Considering that Poulos said only 30 percent of businesses make it to five years, this is an impressive accomplishment.
Mike Alexander contributes four aspects to his success: value, quality, service, and cleanliness.
Poulos says Mike Alexander has pretty much hit the nail on the head.
“There are three big keys to success in the restaurant business,” Poulos said. “They are good food, friendly service, and good value. These are the things that make a restaurant experience enjoyable.”
At Olympic Broil, the quality of the food is an important factor.

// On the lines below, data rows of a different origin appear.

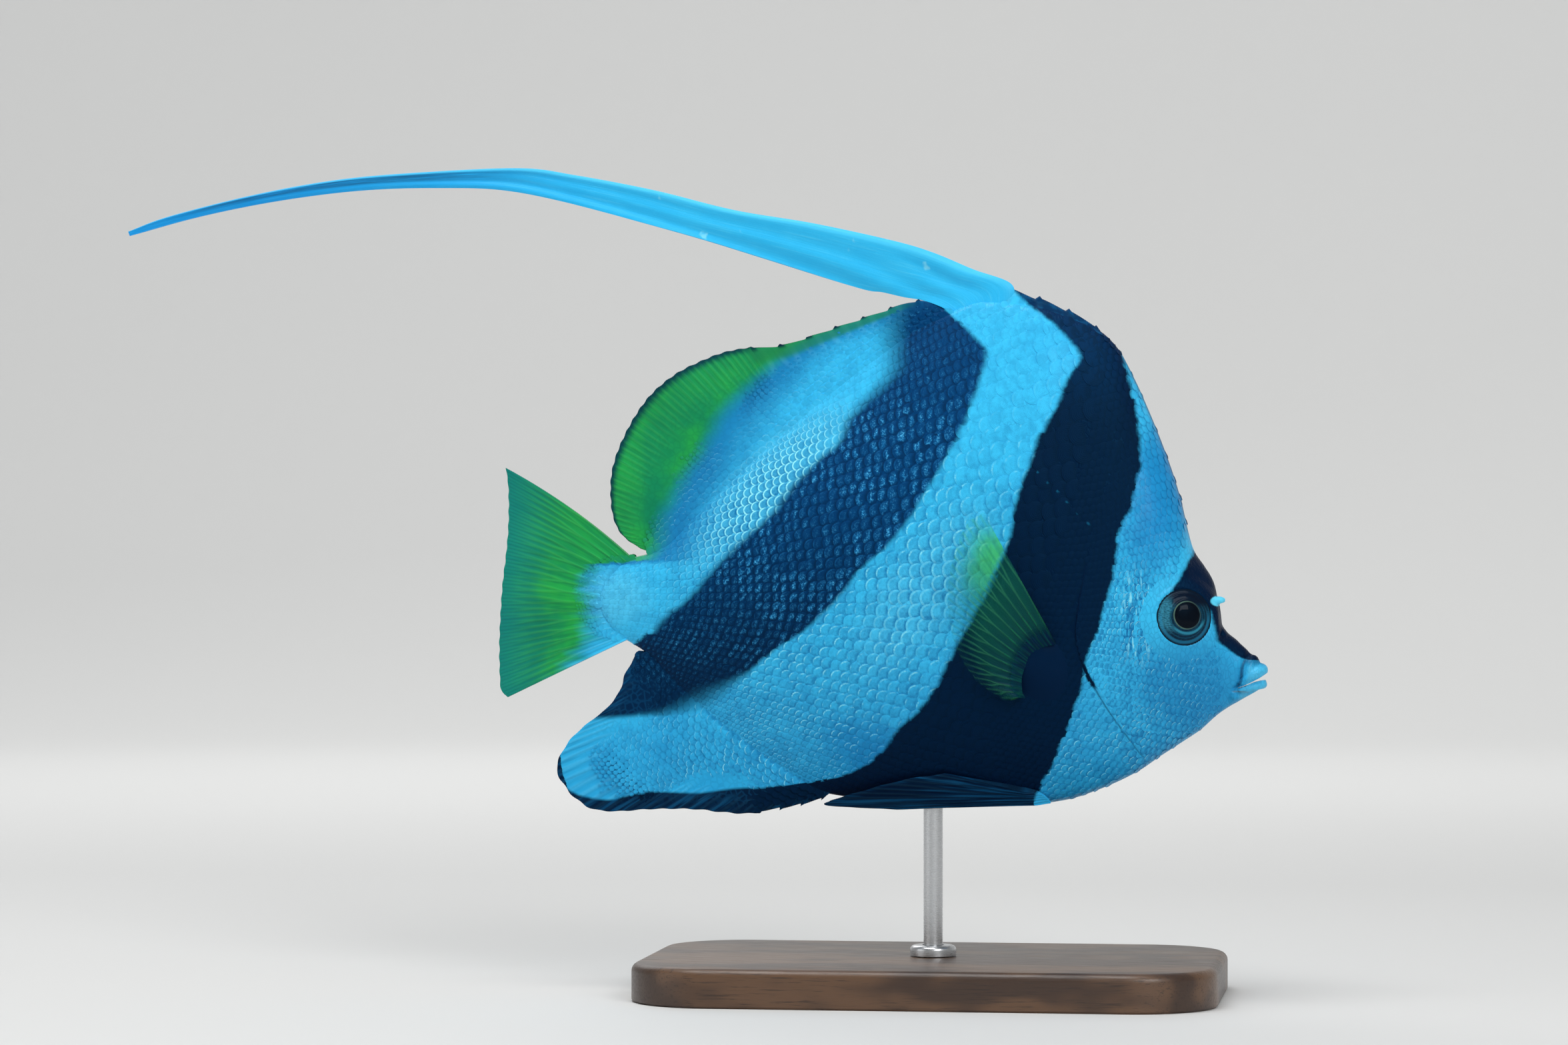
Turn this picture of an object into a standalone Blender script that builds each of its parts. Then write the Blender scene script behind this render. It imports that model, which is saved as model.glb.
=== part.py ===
"""A life-size bannerfish (pennant coralfish) on a plain display stand, modelled as separate solids.

Metres, +Z up. The fish swims towards +X with its mid plane on Y = 0, and its near side faces -Y.
The origin is on the floor, under the rod. Outlines are written in millimetres in the fish's own
side view, x along the fish and z above the lowest point of its fins, and MM turns them to metres.
"""

import math

import bmesh
import bpy
import numpy as np
from mathutils import Matrix, Vector

MM = 0.001

# Stand
BASE_LENGTH, BASE_WIDTH, BASE_HEIGHT = 150 * MM, 92 * MM, 10 * MM
BASE_CORNER, BASE_BEVEL = 22 * MM, 1.6 * MM
ROD_RADIUS = 2.5 * MM
ROD_SUNK = 4 * MM
ROD_IN_BELLY = 9 * MM
COLLAR_RADIUS, COLLAR_HEIGHT = 6 * MM, 3 * MM
FISH_LIFT = 46 * MM

# Clearance that touching solids keep
GAP = 0.3 * MM

# Side outline of the body without its fins, snout to tail
BACK_LINE = (
    (86.0, 38.6), (84.6, 40.6), (82.3, 43.0), (78.7, 46.3), (75.2, 49.7), (74.2, 53.3), (73.7, 57.6),
    (72.9, 61.0), (70.6, 65.0), (67.6, 69.6), (66.3, 74.0), (64.6, 81.5), (62.2, 89.5), (59.1, 98.0),
    (56.0, 105.6), (52.4, 113.6), (48.0, 121.6), (43.3, 126.0), (35.0, 129.6), (27.8, 132.0),
    (13.9, 133.6), (0.0, 128.9), (-17.4, 117.6), (-34.9, 103.7), (-52.5, 88.1), (-63.1, 77.6),
    (-70.1, 70.6), (-75.4, 68.2), (-79.0, 67.4), (-83.0, 65.2), (-86.0, 61.8), (-88.0, 57.8),
)
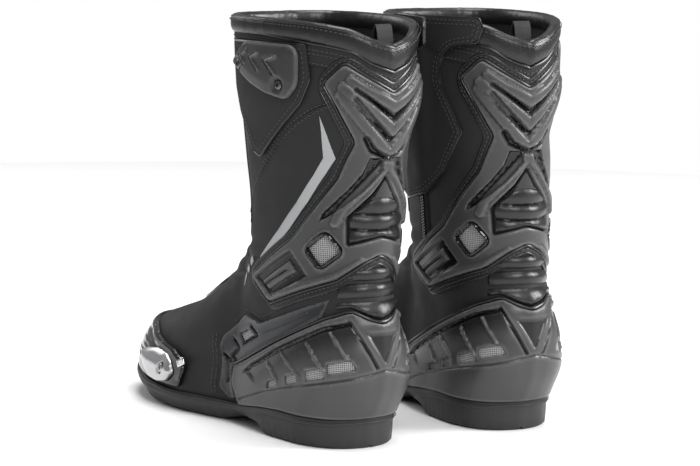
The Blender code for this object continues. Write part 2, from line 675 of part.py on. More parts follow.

“Everything is made from scratch,” Mike Alexander said. “We use top of the line beef for our burgers. Our chicken, fish, mushrooms, and onion rings are hand breaded fresh every single morning. We use only pure vegetable oil for frying. Quality makes a difference.”
“People know value,” Mike Alexander’s son, Theodore Alexander, said. “We’ve had a line around the building. We provide quick service; typically, you’ll get your food within five minutes of ordering. Our motto is ‘good food fast’.”
Another contributor to Olympic Broil’s success is the excellency of their customer service.
“You have to treat people with respect,” Mike Alexander said. “Make them want to like you. Make them want to come back.”
Theodore Alexander believes in the power of customer service.
“We treat them like people instead of just an order,” Theodore Alexander said. “Remember their names, their faces. Some people walk in and you already know what they’re going to order. People want that. People want to feel special. When people come here, they aren’t just coming for the food.”